Southeastern Section - 62nd Annual Meeting (20-21 March 2013)

Paper No. 4
Presentation Time: 9:15 AM

PUERTO RICO'S VULNERABLE COAST


BUSH, David M., Department of Geosciences, University of West Georgia, Carrollton, GA 30118, JACKSON Jr., Chester W., Department of Geology and Geography, Georgia Southern University, Statesboro, GA 30460 and NEAL, William J., Department of Geology, Grand Valley State University, Allendale, MI 49401, dbush@westga.edu

Puerto Rico's high population density (400/km2) and associated development, concentrated in the coastal zone, results in communities that are highly-to-extremely vulnerable to coastal hazards. In 1995 we classified the island's shoreline vulnerability as 6.2% extreme-hazard, 61.1% high-hazard, 20.4% moderate-hazard, and 2.3% low-hazard. Tsunamis pose the greatest extreme risk (e.g., 1867 tsunami struck southeast coast; 1918 tsunami did extensive damage to northwest coast). The island is in the zone of westward-moving Atlantic hurricanes, and has a history of severe impact from such storms (e.g., Hurricane Hugo, 1989, $1 billion in property damage; San Ciriaco hurricane of 1899 left over 3,300 dead).
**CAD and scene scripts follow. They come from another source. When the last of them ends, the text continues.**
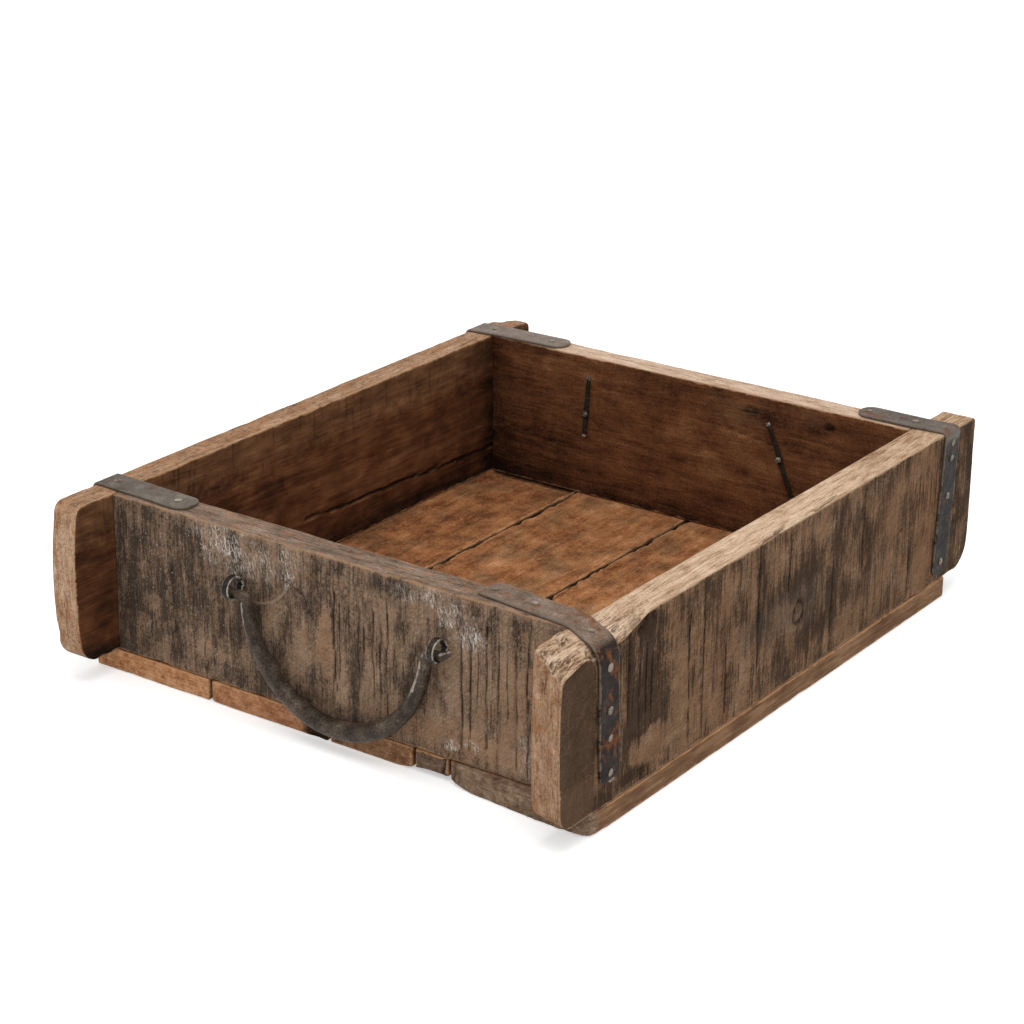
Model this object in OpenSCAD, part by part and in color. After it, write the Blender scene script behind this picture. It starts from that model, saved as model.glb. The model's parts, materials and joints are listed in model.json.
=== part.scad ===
// Wooden brick mould: an open tray of nailed boards with iron corner straps and a
// forged bail at each end, hung in split-pin eyes.
// X runs across the tray, Y along it from front to rear and Z up. The underside is
// Z = 0 and the origin is below the middle of the longer side board.

/* [Tray] */
// Width across the outer faces of the side boards
tray_w = 400; // [360:5:440]
// Length over the outer faces of the front and rear boards
tray_l = 439; // [400:1:480]
// Height of the side and end boards
board_h = 110; // [105:1:125]
// Thickness of the left side board
left_t = 20.5; // [18:0.5:24]
// Thickness of the right side board
right_t = 24.8; // [20:0.2:27]
// Thickness of the front board
front_t = 23.5; // [20:0.5:26]
// Thickness of the rear board
rear_t = 20.7; // [18:0.1:24]

/* [Ears] */
// How far each ear stands past its end board: front left, front right, rear left, rear right
ear_l = [37, 42, 30, 32.5]; // [18:0.5:48]
// Radius of each ear's top corner, in the same order
ear_top_r = [9, 5, 5, 6]; // [3:0.5:12]
// Radius of each ear's bottom corner, in the same order
ear_bottom_r = [10, 12, 12, 18]; // [6:1:20]
// How far each ear's end bows outwards, in the same order
ear_bow = [5, 2, 3, 1]; // [1:0.5:6]
// How far the front right ear's end runs back from its outer to its inner edge
ear_skew = 6; // [0:1:8]

/* [Worn corner] */
// Drop of the worn top at the outer edge of the front right corner
wear_drop = 8; // [4:1:12]
// Length of the worn top behind the front board's outer face
wear_l = 34; // [26:1:50]

/* [Floor] */
// Thickness of the floor planks
floor_t = 15.5; // [12:0.5:20]
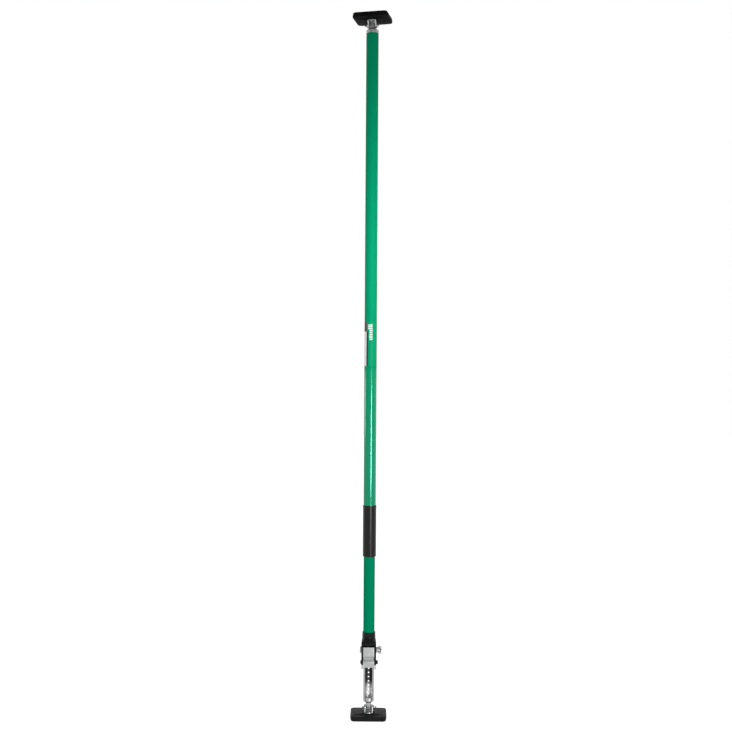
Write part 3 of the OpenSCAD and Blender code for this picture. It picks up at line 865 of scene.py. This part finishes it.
def housing_cutters():
    """Bores for the tube and the rack, the lever's bay, the back window, cross holes."""
    low, top = housing_low.z, housing_high.z
    tube_bore = rod(lower_r, lower_low.z, top + 5, 0, steps=STEPS)
    rack_bore = rod(rack_r + 0.3, low - 5, lower_low.z + 1, 0, steps=STEPS)
    lever_bay = block((-bay_half, cheek_front_y - 8, low - 5), (bay_half, -4, hood_z))
    hood_bay = block((-bay_half, hood_front_y + 3, hood_z - 1), (bay_half, -4, hood_z + 2.5))
    window = block((-4.5, 0, window_low_z), (4.5, back_y + 5, window_high_z))
    bolt_hole = cross_bore(fulcrum_r, fulcrum.y, fulcrum.z, 40)
    pin_hole = cross_bore(hold_r, hold.y, hold.z, 40)
    return [tube_bore, rack_bore, lever_bay, hood_bay, window, bolt_hole, pin_hole]


def cheek_side():
    """The housing's side view, which rounds the cheeks' lower corners."""
    low, high = housing_low.z - 0.1, housing_high.z + 50
    front, back = cheek_front_y - 0.1, back_y + 0.1
    outline = fillet([(-40, high, 0), (-40, hood_z - 1, 0), (front, hood_z - 1, 0),
                      (front, low, 9), (back, low, 9), (back, high, 0)], steps=10)
    return moved(prism([tuple(p) for p in outline], -40, 40), SIDE_VIEW)


piece("jack_housing", housing(), "lower", nylon_black, ["housing"],
      keep=[cheek_side()], cut=housing_cutters(), edge=0.9, segments=3)


# ---- lever ----

lever_front_y = fulcrum.y - 11.4
lever_ear_r = 7.3
lever_t = 2.0
flange_y = -19.8                # back edge of the lever's sides below the ears
hollow_z, crest_z, lip_z = 172.5, 162.5, 158.0
ear_end_z, taper_z = 178.0, 160.0


def web_y(z):
    """The lever's front: flat, a hollow for the fingers, a crest, a lip that rolls back."""
    hollow = 3.6 * math.exp(-((z - hollow_z) / 4.6) ** 2)
    crest = 1.2 * math.exp(-((z - crest_z) / 4.5) ** 2)
    lip = 1.6 * (max(0, lip_z - z) / 10) ** 2
    return lever_front_y + hollow - crest + lip


def flange_back(z):
    """How far back the lever's sides reach at a height."""
    ear_low_z = fulcrum.z - lever_ear_r
    ear_high_z = fulcrum.z + lever_ear_r
    if ear_low_z < z < ear_high_z:
        return fulcrum.y + math.sqrt(lever_ear_r ** 2 - (z - fulcrum.z) ** 2)
    if z >= ear_high_z:
        return fulcrum.y - (z - ear_high_z) * 2.6
    if z > ear_end_z:
        return fulcrum.y - (ear_low_z - z) / (ear_low_z - ear_end_z) * 4.2
    if z > taper_z:
        return flange_y
    return max(web_y(z) + 2.6, flange_y - (taper_z - z) * 0.3)


def lever():
    """A U of zinc sheet with rounded bends."""
    low, high = box_mm("lever")
    half = high.x
    bend = 2.4
    rows = []
    count = 76
    for i in range(count + 1):
        z = low.z + (high.z - low.z) * i / count
        front = web_y(z)
        back = max(flange_back(z), front + bend + 0.2)
        side = [(half, back + (front + bend - back) * k / 6) for k in range(6)]
        corner = fillet([(half, front + 10, 0), (half, front, bend), (0, front, 0)],
                        closed=False, steps=8)
        flat = [(half * share, front) for share in (0.6, 0.4, 0.2, 0)]
        right = side + [tuple(p) for p in corner[1:-1]] + flat
        path = right + [(-x, y) for x, y in reversed(right[:-1])]
        rows.append([(x, y, z) for x, y in path])
    return sheet(rows, lever_t)


lever_hole = cross_bore(fulcrum_r + 0.08, fulcrum.y, fulcrum.z)
piece("jack_lever", lever(), "lever", zinc, ["lever"], cut=[lever_hole], edge=0.3)


# ---- fulcrum bolt, washer, wing nut, holding pin ----

def fulcrum_bolt():
    """Hexagon head, plain shank through the cheeks, threaded tail for the wing nut."""
    bolt_low, bolt_high = box_mm("fulcrum_bolt")
    head = hexagon(17, bolt_low.x, -cheek_x, 0.8)
    plain = rod(fulcrum_r - 0.02, -cheek_x - 0.2, cheek_x + 1, 0.1)
    tail = thread(fulcrum_r - 0.05, 1.25, cheek_x + 0.5, bolt_high.x, 0.5)
    return joined(head, plain, tail)


washer = tube(8, fulcrum_r + 0.1, cheek_x, cheek_x + 1.6, 0.25, SMALL_STEPS)
piece("fulcrum_hex_bolt", moved(fulcrum_bolt(), AT_FULCRUM), "lower", zinc,
      ["fulcrum_bolt"])
piece("fulcrum_flat_washer", moved(washer, AT_FULCRUM), "lower", zinc,
      ["fulcrum_washer"])


def wing_nut():
    """Cast wing nut along +Z: a conical hub, just off its washer, and two wings."""
    bore_r = fulcrum_r + 0.08
    hub = fillet([(bore_r, 0.05, 0.3), (7.2, 0.05, 0.6), (5.6, 9, 0.9), (bore_r, 9, 0.3)])
    parts = [lathe(hub, loop=True, steps=SMALL_STEPS)]
    for s in (-1, 1):
        wing = fillet([(s * 4.6, 1, 0.5), (s * 7.6, 1.6, 1), (s * 11.2, 6.5, 2.5),
                       (s * 11.2, 13.6, 3.2), (s * 4.3, 13.6, 2.6), (s * 4.6, 8, 1)])
        plate = prism([tuple(p) for p in wing], -1.7, 1.7)
        parts.append(moved(plate, Matrix.Rotation(math.pi / 2, 4, "X")))
    return joined(*parts)


nut_base_x = box_mm("wing_nut")[0].x
piece("cast_wing_nut", moved(wing_nut(), at(nut_base_x, fulcrum.y, fulcrum.z, ALONG_X)),
      "wing_nut", zinc_dull, ["wing_nut"], edge=0.6, segments=3)


def hold_pin():
    """Hexagon head and a plain shank through both cheeks."""
    low, high = box_mm("hold_pin")
    head = hexagon(10, cheek_x, high.x, 0.6)
    return joined(head, rod(hold_r, low.x, cheek_x + 0.2, 0.3))


piece("hold_shoulder_bolt", moved(hold_pin(), AT_HOLD), "lower", oxide,
      ["hold_pin"])
piece("hold_thin_nut", moved(hexagon(10, -cheek_x - 2.6, -cheek_x, 0.5), AT_HOLD),
      "lower", oxide, ["hold_pin_nut"],
      cut=[cross_bore(hold_r + 0.02, hold.y, hold.z)])

# ---- CAD nodes that keep their shape ----

CARRIED_OVER = {
    "foot_backing_plate": zinc_dull, "head_backing_plate": zinc_dull,
    "foot_rivets": zinc, "head_rivets": zinc, "housing_rivets": oxide,
    "pawl_carrier": zinc_dull, "drive_pin": zinc, "drive_pawl": oxide,
    "drive_pawl_spring": wire, "hold_pawl": zinc, "hold_pawl_spring": wire,
    "lock_plug": nylon, "lock_stud": zinc, "lock_expander": nylon,
    "lock_cone": zinc, "lock_nut": zinc, "label_film": label_film,
}
for node, finish in CARRIED_OVER.items():
    mesh = frame["nodes"][node].data
    for index in range(len(mesh.materials)):
        mesh.materials[index] = finish


# ---- studio ----

# In metres, with the sensor in millimetres
CAMERA_DISTANCE = 3.0
CAMERA_HEIGHT = 0.999
CAMERA_SIDE = -0.0128
CAMERA_TURN = math.radians(0.5)
CAMERA_ROLL = math.radians(0.35)
VIEW_WIDTH = 2.083              # metres across the frame at the prop
SENSOR = 36.0
WORLD_LIGHT = 0.42              # strength of the world as a source of light
ROOM_LIGHT = 0.3                # strength that is mirrored from the camera's side
FLOOR_GLOW = 0.76
FLOOR_REACH = 12.0
FLOOR_GAP = 0.0004              # below the foot, so that no faces share a plane


def add_camera():
    data = bpy.data.cameras.new("camera")
    data.sensor_width = SENSOR
    data.lens = SENSOR * CAMERA_DISTANCE / VIEW_WIDTH
    camera = bpy.data.objects.new("camera", data)
    upright = Matrix.Rotation(math.pi / 2, 4, "X") @ Matrix.Rotation(CAMERA_ROLL, 4, "Z")
    stand = Matrix.Translation((CAMERA_SIDE, -CAMERA_DISTANCE, CAMERA_HEIGHT))
    camera.matrix_world = Matrix.Rotation(CAMERA_TURN, 4, "Z") @ stand @ upright
    bpy.context.collection.objects.link(camera)
    bpy.context.scene.camera = camera


def add_area(name, place, target, size, power, spread=180):
    """A rectangular lamp that faces its target, its power in watts and its spread in
    degrees."""
    data = bpy.data.lights.new(name, "AREA")
    data.shape = "RECTANGLE"
    data.size, data.size_y = size
    data.energy = power
    data.spread = math.radians(spread)
    lamp = bpy.data.objects.new(name, data)
    lamp.location = place
    aim = Vector(target) - Vector(place)
    lamp.rotation_euler = aim.to_track_quat("-Z", "Y").to_euler()
    bpy.context.collection.objects.link(lamp)


def add_world():
    """White to the camera and, behind and beside the object, in what it mirrors. What
    it mirrors from the camera's side is dimmer, and as a light the world is softer."""
    world = bpy.data.worlds.new("studio")
    bpy.context.scene.world = world
    world.use_nodes = True
    tree = world.node_tree
    nodes, links = tree.nodes, tree.links
    path = nodes.new("ShaderNodeLightPath")
    direction = nodes.new("ShaderNodeSeparateXYZ")
    links.new(nodes.new("ShaderNodeTexCoord").outputs["Generated"], direction.inputs["Vector"])
    room = nodes.new("ShaderNodeMapRange")
    room.interpolation_type = "SMOOTHSTEP"
    room.inputs["From Min"].default_value = -0.75
    room.inputs["From Max"].default_value = 0.1
    room.inputs["To Min"].default_value = ROOM_LIGHT
    links.new(direction.outputs["Y"], room.inputs["Value"])
    rays = path.outputs
    mirrored = math_node(tree, "MAXIMUM", rays["Is Glossy Ray"], rays["Is Transmission Ray"])
    mirrored = math_node(tree, "MULTIPLY", mirrored, room.outputs["Result"])
    seen = math_node(tree, "MAXIMUM", mirrored, rays["Is Camera Ray"])
    background = nodes["Background"]
    background.inputs["Color"].default_value = (1, 1, 1, 1)
    strength = math_node(tree, "MAXIMUM", seen, WORLD_LIGHT)
    links.new(strength, background.inputs["Strength"])


def add_floor():
    """A pale floor that glows just enough to meet the white background."""
    mesh = bpy.data.meshes.new("floor")
    reach = FLOOR_REACH
    corners = [(-reach, -reach, 0), (reach, -reach, 0), (reach, reach, 0), (-reach, reach, 0)]
    mesh.from_pydata(corners, [], [(0, 1, 2, 3)])
    floor = bpy.data.objects.new("floor", mesh)
    floor.location.z = -FLOOR_GAP
    bpy.context.collection.objects.link(floor)
    finish = Finish("pale_floor", (0.86, 0.86, 0.86), 0.9, specular=0.1)
    finish.roughness(finish.ramp(finish.noise(3), [(0.3, 0.85), (0.7, 0.95)]))
    path = finish.nodes.new("ShaderNodeLightPath")
    seen = finish.math("MAXIMUM", path.outputs["Is Camera Ray"], path.outputs["Is Glossy Ray"])
    glow = finish.math("MULTIPLY", seen, FLOOR_GLOW)
    finish.shader.inputs["Emission Color"].default_value = (1, 1, 1, 1)
    finish.links.new(glow, finish.shader.inputs["Emission Strength"])
    mesh.materials.append(finish.material)


add_camera()
add_world()
add_floor()
add_area("key_light", (1.35, -3.2, 0.52), (0, 0, 0.52), (0.7, 0.62), 9.0, 70)
add_area("pool_light", (0.85, -2.05, 1.35), (0, 0, 1.26), (0.3, 0.3), 1.35, 30)
add_area("top_light", (0.2, -1.3, 1.45), (0, 0, 0.15), (0.3, 0.3), 0.06, 40)
add_area("head_light", (0.5, -1.4, 1.6), (0, 0, 1.95), (0.3, 0.3), 0.12, 50)
add_area("left_light", (-2.2, 0.6, 1.1), (0, 0, 1.1), (0.8, 0.9), 12)
bpy.context.scene.view_settings.view_transform = "Standard"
The north and west sides of the island face the large Atlantic fetch and experience winter storms that cause local shoreline retreat. Far-traveled winter-storm swell severely impacted the northern coast in November 1962, January 1963, December 1967, January 1988, as well as the "Perfect Storm" of 1991 (Halloween Nor'easter). The sea-level rise may not be perceived as a significant problem, but flooding of low-lying coastal mangroves, wetlands, and developments at low elevations will increase, and erosion of wave-cut bluffs will accelerate (e.g., southern Municipios of Arroyo and Guayama). Anthropomorphic effects have seriously modified coastal processes to create high-to-extreme risk zones. Examples include removal of protective dunes and beach-sediment by sand mining (e.g., Piñones, Caribe Playa Seabeach Resort, and Camuy), and erosional impacts due to marinas (e.g., erosion rates of 3 m/yr in Rincón area due to Punta Ensenada marina). Communities have taken the wrong course in shoreline erosion control by emplacing shore-hardening structures along over 50 coastal stretches (e.g., seawalls at San Juan Harbor and Arecibo; groins in Ensenada de Boca Vieja), and utilizing poor construction designs in such structures (e.g., extensive use of gabions). Beach profiling reveals that beaches narrow and disappear in front of these structures (e.g., no dry beach in front of 55% of seawalls surveyed). Mitigation must come though prohibiting construction in high-risk zones, encouraging wider adoption of set-back principles (e.g., as at Villa Palmira), relocation after storms, and better public education.